Open Source Data and Analytics Architecture

Technology

Planning

Author

Chris Kornaros

Published

December 12, 2024

Introduction

I will update this when I begin the project. The goal here is to explore and create a tech stack to support modern data and analytical workloads, using entirely open source software. Ideally, I’ll be able to scale it to terabytes and then share that template and the guide as a public resource.

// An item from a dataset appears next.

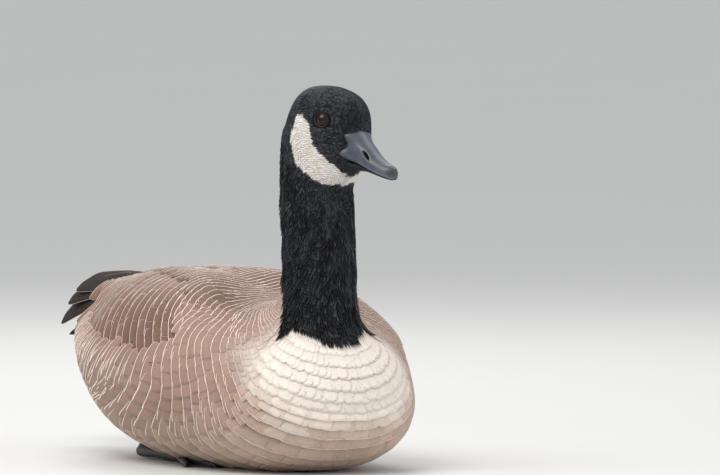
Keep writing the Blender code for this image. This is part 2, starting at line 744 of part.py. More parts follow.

Currently, I’m thinking of the following tools, as part of a non-exhaustive list of the stack:

OS/Environment: zsh/bash
Project and Package Management: uv
Collaboration and Source Control: Github
Documentation: Quarto
Data Modeling: dbt
Containerization: Docker
Container Orchestration: Kubernetes
OLTP Database: PostgreSQL
OLAP Database: DuckDB
Batch Ingestion: Python
ETL: dbt
Testing: pytest
Data Quality: Great Expectations
Metadata: Unity Catalog
ETL Orchestration: Airflow and/or Dagster
Streaming Ingestion: Kafka

General workflow I’m envisioning:

Initialize project with uv, add basic dependencies for the environment
Create the repo with the GitHub CLI
Set the remote as the upstream and do the initial commit
Initialize the quarto and dbt projects as subdirectories of the main, uv project directory
Create the postgres container with docker, use this to initialize the postgres database (Prod)
In your uv envionrment, initialize the duckdb (Dev/Test) persistent database
- Simpler to work quickly with duckdb, postgres has more configurations/overhead, but is better for long term persistent
Use python and duckdb to ingest the initial batch of raw data
Use dbt to define the data model, pytest to define the basic tests, and great expectations to define data quality
Initialize the unity catalog instance, add the connection information (Dev/Test/Prod)
Generate metadata and lineage
Start scheduling and orchestrating jobs
Potentially scale system up to handle stremaing data